There are also specific requirements for foreign issuers.

Shares must be issued in accordance with the laws, regulations and any other applicable provision and must be freely transferable. The requirement of sufficient distribution is deemed to be met when at least 20% of the company capital represented by ordinary shares is held by the public or by professional investors. Sufficient distribution must be achieved by a minimum public offer of L10 billion (or the equivalent amount in euro), represented by a minimum number of shares of 100,000; at least half of the offer must be constituted by newly issued shares, and the unit offer price cannot be lower than 10 euro or the equivalent amount in Italian lire.

Exceptions to the requirements concerning sufficient distribution and the minimum value of the offer may apply in particular cases.

A further peculiar requirement for admission to listing on the New Market is the lock-up clause. This clause establishes that shareholders holding more than 2% of the ordinary share capital, and directors and managers (regardless of their shareholding) shall undertake, as of the date of application and for a year starting from the date trading begins, not to sell, offer, pledge or in general carry out any action concerning 80% of the ordinary shares of the company held by them as at the date of application.

Duties for listing

An application for admission to trading must be submitted to Italian Exchange Spa by the issuer, following approval by resolution of the competent body. The admission decision will take effect subject to the filing of a Prospectus with Consob.

Indeed, at the same time that the issuer applies to Italian Exchange Spa, it should send Consob an application for authorization to publish the Listing Prospectus, accompanied by the Listing Prospectus and other documents set forth in the Consob Regulations. In the event of admission to listing being preceded by a public offering (to meet the requirement of a sufficient distribution of shares to a large number of investors), the application may be used to inform Consob of the intention to make a public offering of the financial instruments to which the application refers. In such a case, the Listing Prospectus also serves as the Information Prospectus for the offering if it contains the relevant information.

The Information/Listing Prospectus must contain all the information that, depending on the characteristics of the financial instruments and the issuer, permits investors to make an informed assessment of:

  • the issuers' assets and liabilities, profits and losses, financial position and prospects;
  • financial instruments and related rights; and
  • the public offering.

Particular duties are set forth in the Consob Regulations for the recognition in Italy of prospectuses approved by the competent authorities of other EU member states.
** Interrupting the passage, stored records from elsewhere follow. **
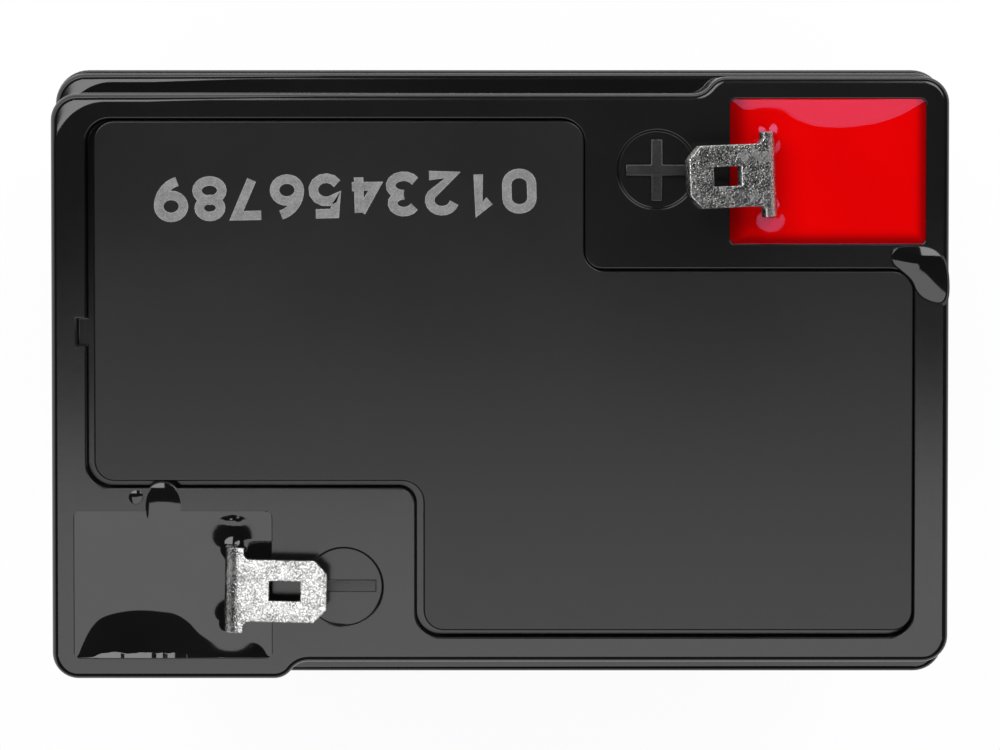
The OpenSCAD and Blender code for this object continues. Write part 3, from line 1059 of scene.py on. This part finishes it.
@dataclass
class NumberMark:
    """A row of plain digits on the cover, upside down as seen from the front.

    Attributes:
        paints: The finishes.
        left_px: Middle of the leftmost digit in the photo.
        right_px: Middle of the rightmost digit in the photo.
        width: Width of a digit between the middles of its strokes.
        height: Height of a digit between them.
        stroke: Width of a stroke.
        outline: How much wider the paler line below it is.
        thickness: How far the mark stands up.
        sunk: How far it reaches into the cover.
        layer: How much higher a digit's second stroke lies.
        sharpest: Least share that keeps the corners of sharp bends in.
    """

    paints: Paints
    left_px: Point2 = (170.5, 199.7)
    right_px: Point2 = (518.5, 191.2)
    width: float = 1.9
    height: float = 2.72
    stroke: float = 0.62
    outline: float = 0.1
    thickness: float = 0.02
    sunk: float = 0.05
    layer: float = 0.003
    sharpest: float = 0.55

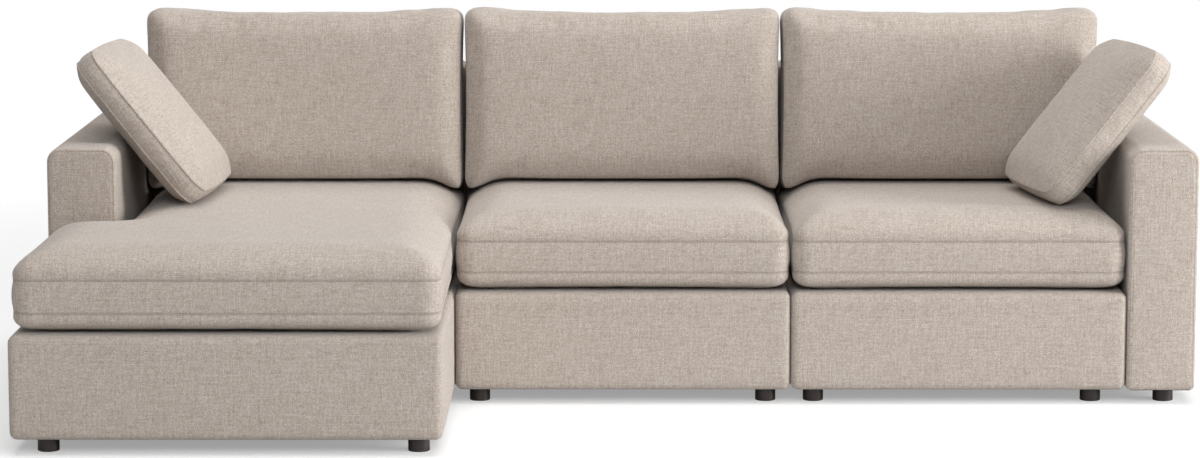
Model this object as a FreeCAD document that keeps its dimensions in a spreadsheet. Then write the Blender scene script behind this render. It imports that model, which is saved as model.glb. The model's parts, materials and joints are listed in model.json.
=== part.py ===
import FreeCAD, Part
import Sketcher
import math
import os

# Sectional sofa with chaise. X runs along the sofa, Y from front to back, Z up.
# The origin is on the floor, under the middle of the whole sofa.

V = FreeCAD.Vector
PARTS = "parts"

# Driving dimensions in millimetres
SIZES = {
    # Modules
    "seat_wide": 838,
    "seat_deep": 815,
    "back_thick": 150,
    "arm_thick": 172,
    "chaise_ahead": 650,
    "base_low": 35,
    "base_high": 247,
    "arm_high": 609,
    "back_high": 744,
    # Upholstery
    "cloth": 2,
    "pad": 17,
    "deck_pad": 25,
    "base_round": 18,
    "back_round": 18,
    "arm_round": 35,
    "arm_low_round": 12,
    "arm_end_round": 7,
    "board": 5,
    # Timber
    "rail_thick": 22,
    "post_thick": 40,
    "low_rail_high": 45,
    "bolt_rail_low": 65,
    "bolt_rail_high": 60,
    "block_side": 90,
    # Springs and webbing
    "wire_radius": 1.9,
    "spring_half_wide": 27,
    "spring_pitch": 36,
    "spring_margin": 110,
    "springs_each": 5,
    "spring_tail": 10,
    "clip_long": 14,
    "clip_wide": 14,
    "clip_wall": 1.4,
    "clip_gap": 0.2,
    "deck_gap": 0.3,
    "strap_wide": 50,
    "strap_thick": 2,
    "straps_each": 4,
    # Feet and fasteners
    "foot_radius": 25.5,
    "foot_bevel": 1.5,
    "foot_side": 60,
    "foot_front": 70,
    "chaise_foot_side": 83,
    "arm_neighbour_foot_side": 81,
    "arm_foot_side": 70,
    "back_foot_side": 100,
    "stud_radius": 4,
    "stud_in_foot": 22,
    "nut_radius": 5,
    "nut_deep": 9,
    "nut_flange": 11,
    "nut_plate": 1.5,
    "hole_gap": 0.1,
    "bolt_radius": 4,
    "bolt_height": 95,
    "bolt_end": 90,
    "bolt_head_radius": 7.5,
    "bolt_head_high": 5.3,
    "insert_radius": 6,
    "insert_long": 20,
    "plate_long": 90,
    "plate_wide": 40,
    "plate_thick": 3,
    "plate_from_edge": 120,
    "screw_radius": 2,
    "screw_head_radius": 4,
    "screw_head_high": 2,
    "screw_long": 18,
    "screw_from_joint": 30,
    "screw_half_gap": 10,
    # Seat cushions
    "soft_gap": 0.3,
    "seam_low": 47,
    "seam_high": 125,
    "seat_crown": 77,
    "seat_roll": 45,
    "seat_reach": 135,
    "seat_corner": 42,
    "inner_corner": 8,
    "band_bulge": 3,
    "side_draw": 4,
    "seat_front_inset": 4,
    "chaise_edge_inset": 6,
    "arm_front_gap": 4,
    # Back cushions
    "back_cushion_high": 460,
    "back_band": 135,
    "back_crown": 52,
    "back_reach": 120,
    "back_corner": 40,
    "back_draw": 7,
    "back_tilt": 4,
    # Pillows
    "pillow_side": 470,
    "pillow_band": 48,
    "pillow_crown": 52,
    "pillow_reach": 150,
    "pillow_corner": 40,
    "pillow_draw": 9,
    "pillow_lean": 51,
    "left_pillow_turn": 4,
    "right_pillow_turn": 9,
    # Zips
    "zip_wide": 7,
    "zip_share": 0.7,
    "zip_depth": 20,
}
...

The three phases of an IPO

The listing procedure essentially consists of three phases. The first phase includes all the preliminary steps that the company needs to take before formally applying for listing:

  • shareholders' meeting and board of directors' resolutions to go public and, eventually, increase the corporate capital;
  • the appointment of specialist advisers (reporting accountants, lawyers, financial public relations consultants) and the sponsor (a financial intermediary that assists companies through the listing stage and in the after-market, and that may also play the role of global coordinator);
  • the appointment, with reference to the New Market, of the specialist who will publish financial and summary analyses concerning the issuer, organize meetings with the management of the company, and display continuous bids and offers;
  • legal/economic/financial due diligence activity;
  • drawing up of the Information/Listing Prospectus; and
  • submission of the formal application for admission to listing and for the authorization to publish the Prospectus.

The second phase centres on Consob and the Italian Exchange Spa investigation of the formal applications, and includes:

  • Italian Exchange Spa approval of the resolution admitting the company to trading; and
  • simultaneous authorization from Consob to publish the Information Prospectus.

The third and final phase of the listing procedure focuses on the public offering of the shares to be listed, and includes:

  • publication of the Information Prospectus;
  • successful trading of the public offering;
  • notification of the offering results; and
  • Italian Exchange Spa approval, as the final instrument of the entire listing process, of the resolution authorizing the start of trading of the shares on the stock markets.